• _Task brief_: Reproduce all of the records exactly.

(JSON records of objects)
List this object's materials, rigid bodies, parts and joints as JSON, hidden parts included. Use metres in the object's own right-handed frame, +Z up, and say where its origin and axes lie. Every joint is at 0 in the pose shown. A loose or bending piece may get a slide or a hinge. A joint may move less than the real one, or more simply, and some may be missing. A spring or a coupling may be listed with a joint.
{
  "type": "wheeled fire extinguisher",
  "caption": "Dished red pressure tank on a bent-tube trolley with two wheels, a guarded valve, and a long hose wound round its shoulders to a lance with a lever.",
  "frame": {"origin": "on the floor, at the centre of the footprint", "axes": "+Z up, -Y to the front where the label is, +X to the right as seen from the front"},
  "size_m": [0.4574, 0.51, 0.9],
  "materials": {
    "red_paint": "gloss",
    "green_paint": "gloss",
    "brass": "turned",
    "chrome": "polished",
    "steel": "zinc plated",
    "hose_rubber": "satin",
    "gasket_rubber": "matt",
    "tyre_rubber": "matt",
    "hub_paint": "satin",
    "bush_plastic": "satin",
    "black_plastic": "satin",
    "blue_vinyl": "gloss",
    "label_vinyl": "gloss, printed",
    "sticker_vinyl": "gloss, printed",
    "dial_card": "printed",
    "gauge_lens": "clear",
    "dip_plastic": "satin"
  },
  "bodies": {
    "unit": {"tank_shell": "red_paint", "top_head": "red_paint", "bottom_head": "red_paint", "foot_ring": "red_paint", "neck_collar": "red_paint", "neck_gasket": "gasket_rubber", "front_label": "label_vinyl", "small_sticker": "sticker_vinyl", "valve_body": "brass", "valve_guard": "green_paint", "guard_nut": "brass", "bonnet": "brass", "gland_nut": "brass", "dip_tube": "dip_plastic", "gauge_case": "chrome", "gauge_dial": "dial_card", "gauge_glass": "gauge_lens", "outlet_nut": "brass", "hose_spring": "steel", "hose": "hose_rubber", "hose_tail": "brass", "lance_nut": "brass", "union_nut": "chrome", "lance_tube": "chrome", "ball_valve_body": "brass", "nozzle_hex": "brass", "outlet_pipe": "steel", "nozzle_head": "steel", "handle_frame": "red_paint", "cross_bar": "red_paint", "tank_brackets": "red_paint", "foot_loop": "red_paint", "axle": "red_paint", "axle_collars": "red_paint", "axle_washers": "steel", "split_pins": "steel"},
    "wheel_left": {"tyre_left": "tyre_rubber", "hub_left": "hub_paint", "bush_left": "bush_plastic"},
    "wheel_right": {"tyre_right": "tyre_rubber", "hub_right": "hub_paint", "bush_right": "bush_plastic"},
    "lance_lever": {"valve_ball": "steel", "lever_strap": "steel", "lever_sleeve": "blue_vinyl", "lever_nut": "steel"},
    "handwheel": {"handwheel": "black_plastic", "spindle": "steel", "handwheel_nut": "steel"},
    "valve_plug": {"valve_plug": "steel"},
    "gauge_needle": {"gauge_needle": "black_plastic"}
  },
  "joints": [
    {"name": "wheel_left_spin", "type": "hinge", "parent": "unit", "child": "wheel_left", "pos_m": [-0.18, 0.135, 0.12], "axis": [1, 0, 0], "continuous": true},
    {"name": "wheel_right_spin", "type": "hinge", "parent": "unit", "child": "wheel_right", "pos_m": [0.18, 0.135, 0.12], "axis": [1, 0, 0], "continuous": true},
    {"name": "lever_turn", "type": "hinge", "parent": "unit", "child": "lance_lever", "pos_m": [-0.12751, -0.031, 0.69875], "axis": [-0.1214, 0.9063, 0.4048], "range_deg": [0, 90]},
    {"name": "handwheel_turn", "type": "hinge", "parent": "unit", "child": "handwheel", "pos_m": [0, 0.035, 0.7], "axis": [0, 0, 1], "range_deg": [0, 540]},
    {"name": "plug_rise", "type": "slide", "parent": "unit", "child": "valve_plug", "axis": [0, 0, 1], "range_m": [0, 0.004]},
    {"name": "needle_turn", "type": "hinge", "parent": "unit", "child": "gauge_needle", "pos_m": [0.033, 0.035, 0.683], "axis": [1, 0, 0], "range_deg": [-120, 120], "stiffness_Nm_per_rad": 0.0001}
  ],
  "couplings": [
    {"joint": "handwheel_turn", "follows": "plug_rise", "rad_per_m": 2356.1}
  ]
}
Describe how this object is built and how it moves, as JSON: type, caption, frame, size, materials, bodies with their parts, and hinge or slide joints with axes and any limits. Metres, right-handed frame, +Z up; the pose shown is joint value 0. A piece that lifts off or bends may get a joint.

• _The solution_:
List this object's materials, rigid bodies, parts and joints as JSON, hidden parts included. Use metres in the object's own right-handed frame, +Z up, and say where its origin and axes lie. Every joint is at 0 in the pose shown. A loose or bending piece may get a slide or a hinge. A joint may move less than the real one, or more simply, and some may be missing. A spring or a coupling may be listed with a joint.
{
  "type": "wheeled fire extinguisher",
  "caption": "Dished red pressure tank on a bent-tube trolley with two wheels, a guarded valve, and a long hose wound round its shoulders to a lance with a lever.",
  "frame": {"origin": "on the floor, at the centre of the footprint", "axes": "+Z up, -Y to the front where the label is, +X to the right as seen from the front"},
  "size_m": [0.4574, 0.51, 0.9],
  "materials": {
    "red_paint": "gloss",
    "green_paint": "gloss",
    "brass": "turned",
    "chrome": "polished",
    "steel": "zinc plated",
    "hose_rubber": "satin",
    "gasket_rubber": "matt",
    "tyre_rubber": "matt",
    "hub_paint": "satin",
    "bush_plastic": "satin",
    "black_plastic": "satin",
    "blue_vinyl": "gloss",
    "label_vinyl": "gloss, printed",
    "sticker_vinyl": "gloss, printed",
    "dial_card": "printed",
    "gauge_lens": "clear",
    "dip_plastic": "satin"
  },
  "bodies": {
    "unit": {"tank_shell": "red_paint", "top_head": "red_paint", "bottom_head": "red_paint", "foot_ring": "red_paint", "neck_collar": "red_paint", "neck_gasket": "gasket_rubber", "front_label": "label_vinyl", "small_sticker": "sticker_vinyl", "valve_body": "brass", "valve_guard": "green_paint", "guard_nut": "brass", "bonnet": "brass", "gland_nut": "brass", "dip_tube": "dip_plastic", "gauge_case": "chrome", "gauge_dial": "dial_card", "gauge_glass": "gauge_lens", "outlet_nut": "brass", "hose_spring": "steel", "hose": "hose_rubber", "hose_tail": "brass", "lance_nut": "brass", "union_nut": "chrome", "lance_tube": "chrome", "ball_valve_body": "brass", "nozzle_hex": "brass", "outlet_pipe": "steel", "nozzle_head": "steel", "handle_frame": "red_paint", "cross_bar": "red_paint", "tank_brackets": "red_paint", "foot_loop": "red_paint", "axle": "red_paint", "axle_collars": "red_paint", "axle_washers": "steel", "split_pins": "steel"},
    "wheel_left": {"tyre_left": "tyre_rubber", "hub_left": "hub_paint", "bush_left": "bush_plastic"},
    "wheel_right": {"tyre_right": "tyre_rubber", "hub_right": "hub_paint", "bush_right": "bush_plastic"},
    "lance_lever": {"valve_ball": "steel", "lever_strap": "steel", "lever_sleeve": "blue_vinyl", "lever_nut": "steel"},
    "handwheel": {"handwheel": "black_plastic", "spindle": "steel", "handwheel_nut": "steel"},
    "valve_plug": {"valve_plug": "steel"},
    "gauge_needle": {"gauge_needle": "black_plastic"}
  },
  "joints": [
    {"name": "wheel_left_spin", "type": "hinge", "parent": "unit", "child": "wheel_left", "pos_m": [-0.18, 0.135, 0.12], "axis": [1, 0, 0], "continuous": true},
    {"name": "wheel_right_spin", "type": "hinge", "parent": "unit", "child": "wheel_right", "pos_m": [0.18, 0.135, 0.12], "axis": [1, 0, 0], "continuous": true},
    {"name": "lever_turn", "type": "hinge", "parent": "unit", "child": "lance_lever", "pos_m": [-0.12751, -0.031, 0.69875], "axis": [-0.1214, 0.9063, 0.4048], "range_deg": [0, 90]},
    {"name": "handwheel_turn", "type": "hinge", "parent": "unit", "child": "handwheel", "pos_m": [0, 0.035, 0.7], "axis": [0, 0, 1], "range_deg": [0, 540]},
    {"name": "plug_rise", "type": "slide", "parent": "unit", "child": "valve_plug", "axis": [0, 0, 1], "range_m": [0, 0.004]},
    {"name": "needle_turn", "type": "hinge", "parent": "unit", "child": "gauge_needle", "pos_m": [0.033, 0.035, 0.683], "axis": [1, 0, 0], "range_deg": [-120, 120], "stiffness_Nm_per_rad": 0.0001}
  ],
  "couplings": [
    {"joint": "handwheel_turn", "follows": "plug_rise", "rad_per_m": 2356.1}
  ]
}
Describe how this object is built and how it moves, as JSON: type, caption, frame, size, materials, bodies with their parts, and hinge or slide joints with axes and any limits. Metres, right-handed frame, +Z up; the pose shown is joint value 0. A piece that lifts off or bends may get a joint.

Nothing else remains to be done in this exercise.